» **Supplied material**
-*-

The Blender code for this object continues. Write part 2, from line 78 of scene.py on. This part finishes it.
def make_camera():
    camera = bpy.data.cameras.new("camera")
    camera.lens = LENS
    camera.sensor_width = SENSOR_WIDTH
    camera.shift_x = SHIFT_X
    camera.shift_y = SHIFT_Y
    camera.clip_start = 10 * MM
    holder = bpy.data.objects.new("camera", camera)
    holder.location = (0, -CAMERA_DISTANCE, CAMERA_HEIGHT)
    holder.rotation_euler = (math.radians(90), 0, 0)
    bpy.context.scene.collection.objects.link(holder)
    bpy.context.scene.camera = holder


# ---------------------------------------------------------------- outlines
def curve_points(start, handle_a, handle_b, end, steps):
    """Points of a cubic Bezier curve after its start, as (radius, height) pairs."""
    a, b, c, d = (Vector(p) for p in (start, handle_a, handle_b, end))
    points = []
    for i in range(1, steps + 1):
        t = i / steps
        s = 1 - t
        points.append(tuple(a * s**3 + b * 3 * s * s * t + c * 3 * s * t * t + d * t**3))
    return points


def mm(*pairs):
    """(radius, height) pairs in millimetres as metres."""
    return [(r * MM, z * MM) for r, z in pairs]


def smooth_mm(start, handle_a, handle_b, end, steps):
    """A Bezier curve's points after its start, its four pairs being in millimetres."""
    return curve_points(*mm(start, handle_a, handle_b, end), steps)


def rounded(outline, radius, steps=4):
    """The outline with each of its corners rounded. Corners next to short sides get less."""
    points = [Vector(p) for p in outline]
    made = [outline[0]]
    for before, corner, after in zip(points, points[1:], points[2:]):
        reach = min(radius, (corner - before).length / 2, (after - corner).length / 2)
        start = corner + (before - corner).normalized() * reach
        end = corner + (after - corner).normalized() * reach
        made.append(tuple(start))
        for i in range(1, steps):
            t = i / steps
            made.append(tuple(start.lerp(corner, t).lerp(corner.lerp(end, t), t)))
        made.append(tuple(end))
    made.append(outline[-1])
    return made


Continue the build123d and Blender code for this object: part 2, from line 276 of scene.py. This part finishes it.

-*-

» **Direction**
Copy every line in the entries above that has the string "part" in it.

» **Response to the exercise**
The Blender code for this object continues. Write part 2, from line 78 of scene.py on. This part finishes it.
Continue the build123d and Blender code for this object: part 2, from line 276 of scene.py. This part finishes it.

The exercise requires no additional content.